TASK OBJECTIVE
Write the data out again, exactly as given.

ENTRIES
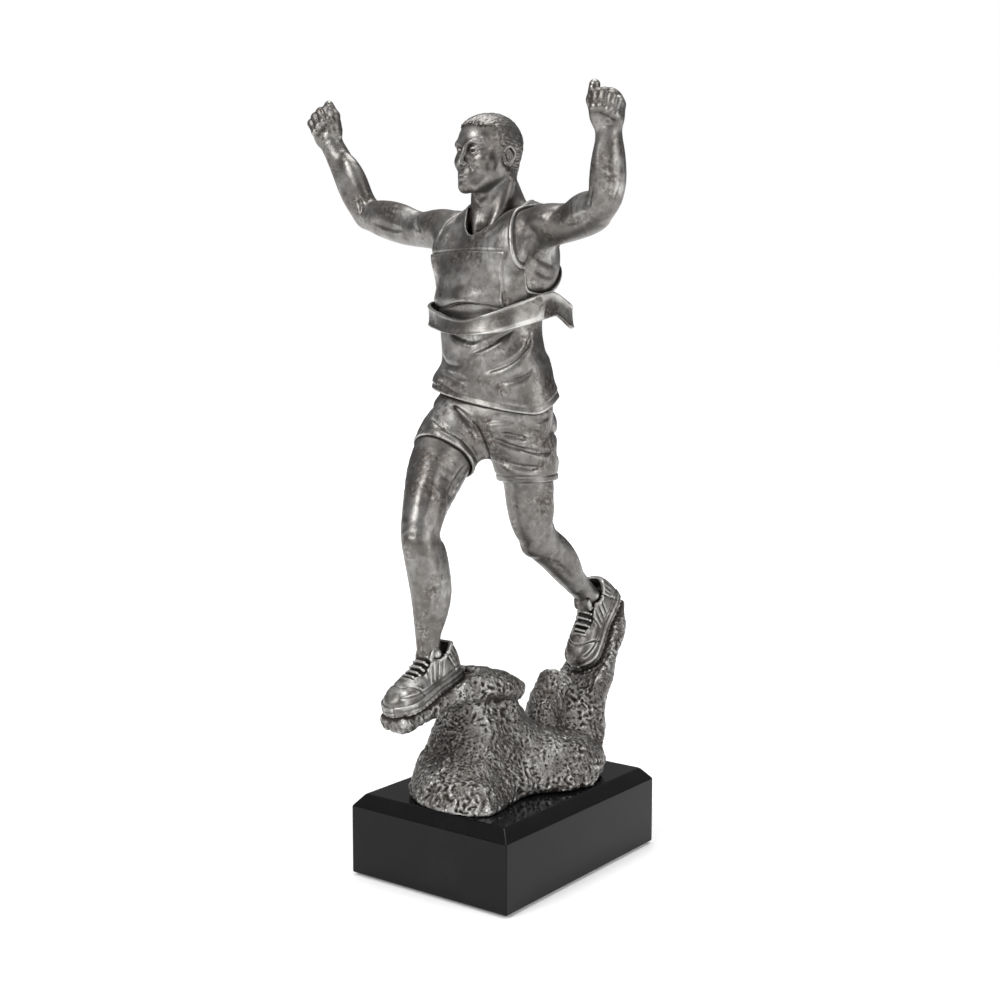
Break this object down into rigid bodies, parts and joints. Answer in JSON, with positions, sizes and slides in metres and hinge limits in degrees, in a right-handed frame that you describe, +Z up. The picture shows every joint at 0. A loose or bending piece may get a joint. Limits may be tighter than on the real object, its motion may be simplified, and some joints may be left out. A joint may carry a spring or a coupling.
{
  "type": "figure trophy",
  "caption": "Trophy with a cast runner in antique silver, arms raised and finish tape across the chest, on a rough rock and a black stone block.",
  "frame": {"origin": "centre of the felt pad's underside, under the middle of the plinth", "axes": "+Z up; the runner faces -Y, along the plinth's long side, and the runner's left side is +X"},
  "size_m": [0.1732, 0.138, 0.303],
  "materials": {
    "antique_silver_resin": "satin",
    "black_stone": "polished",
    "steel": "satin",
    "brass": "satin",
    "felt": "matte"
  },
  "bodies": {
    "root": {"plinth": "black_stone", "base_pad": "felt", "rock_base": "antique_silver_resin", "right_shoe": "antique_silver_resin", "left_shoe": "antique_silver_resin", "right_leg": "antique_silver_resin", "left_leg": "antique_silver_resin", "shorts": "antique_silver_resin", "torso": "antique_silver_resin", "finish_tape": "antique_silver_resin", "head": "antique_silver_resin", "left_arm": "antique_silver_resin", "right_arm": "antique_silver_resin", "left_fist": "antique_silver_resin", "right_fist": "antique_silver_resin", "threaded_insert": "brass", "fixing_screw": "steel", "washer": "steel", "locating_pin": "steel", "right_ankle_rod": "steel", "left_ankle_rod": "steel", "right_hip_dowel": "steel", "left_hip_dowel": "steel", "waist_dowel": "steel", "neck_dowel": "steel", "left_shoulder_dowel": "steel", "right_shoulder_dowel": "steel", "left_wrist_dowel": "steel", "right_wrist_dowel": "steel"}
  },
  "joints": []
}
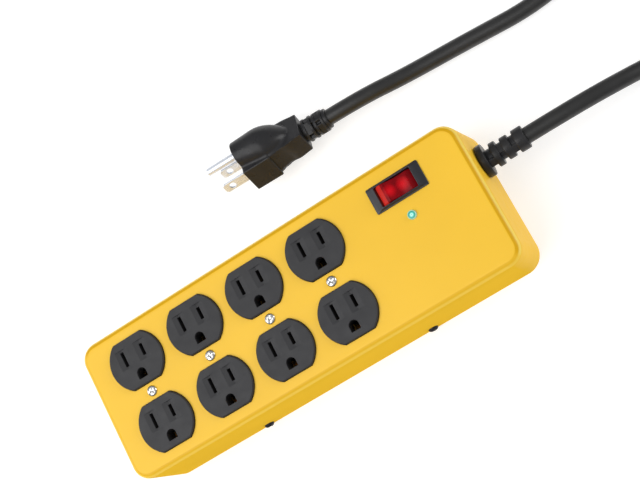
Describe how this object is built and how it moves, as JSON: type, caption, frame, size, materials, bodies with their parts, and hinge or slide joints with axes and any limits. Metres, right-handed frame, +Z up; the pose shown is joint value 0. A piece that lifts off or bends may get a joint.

FINAL ANSWER
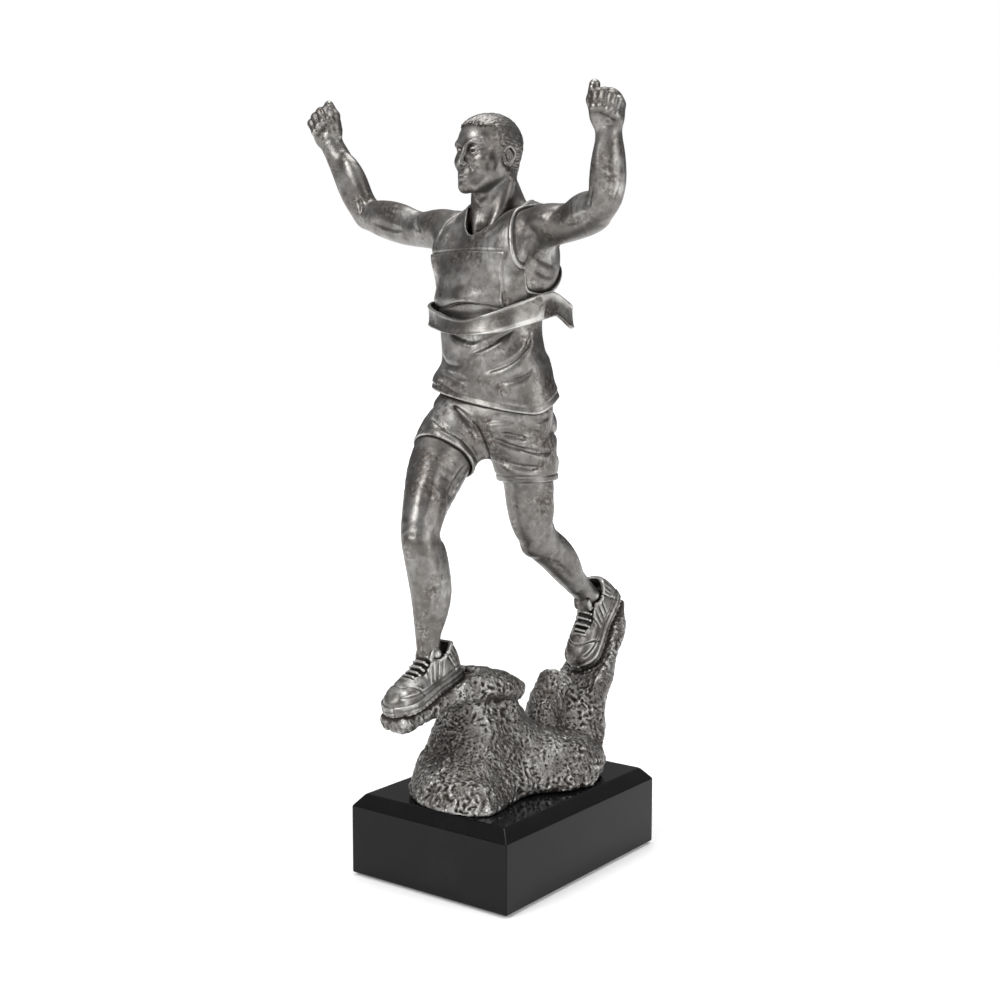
Break this object down into rigid bodies, parts and joints. Answer in JSON, with positions, sizes and slides in metres and hinge limits in degrees, in a right-handed frame that you describe, +Z up. The picture shows every joint at 0. A loose or bending piece may get a joint. Limits may be tighter than on the real object, its motion may be simplified, and some joints may be left out. A joint may carry a spring or a coupling.
{
  "type": "figure trophy",
  "caption": "Trophy with a cast runner in antique silver, arms raised and finish tape across the chest, on a rough rock and a black stone block.",
  "frame": {"origin": "centre of the felt pad's underside, under the middle of the plinth", "axes": "+Z up; the runner faces -Y, along the plinth's long side, and the runner's left side is +X"},
  "size_m": [0.1732, 0.138, 0.303],
  "materials": {
    "antique_silver_resin": "satin",
    "black_stone": "polished",
    "steel": "satin",
    "brass": "satin",
    "felt": "matte"
  },
  "bodies": {
    "root": {"plinth": "black_stone", "base_pad": "felt", "rock_base": "antique_silver_resin", "right_shoe": "antique_silver_resin", "left_shoe": "antique_silver_resin", "right_leg": "antique_silver_resin", "left_leg": "antique_silver_resin", "shorts": "antique_silver_resin", "torso": "antique_silver_resin", "finish_tape": "antique_silver_resin", "head": "antique_silver_resin", "left_arm": "antique_silver_resin", "right_arm": "antique_silver_resin", "left_fist": "antique_silver_resin", "right_fist": "antique_silver_resin", "threaded_insert": "brass", "fixing_screw": "steel", "washer": "steel", "locating_pin": "steel", "right_ankle_rod": "steel", "left_ankle_rod": "steel", "right_hip_dowel": "steel", "left_hip_dowel": "steel", "waist_dowel": "steel", "neck_dowel": "steel", "left_shoulder_dowel": "steel", "right_shoulder_dowel": "steel", "left_wrist_dowel": "steel", "right_wrist_dowel": "steel"}
  },
  "joints": []
}
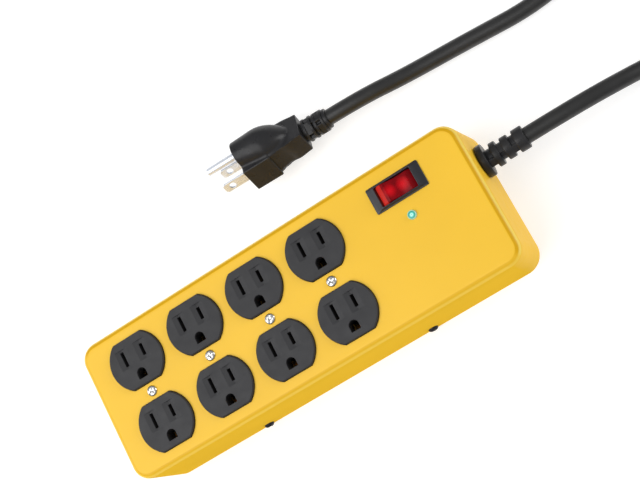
Describe how this object is built and how it moves, as JSON: type, caption, frame, size, materials, bodies with their parts, and hinge or slide joints with axes and any limits. Metres, right-handed frame, +Z up; the pose shown is joint value 0. A piece that lifts off or bends may get a joint.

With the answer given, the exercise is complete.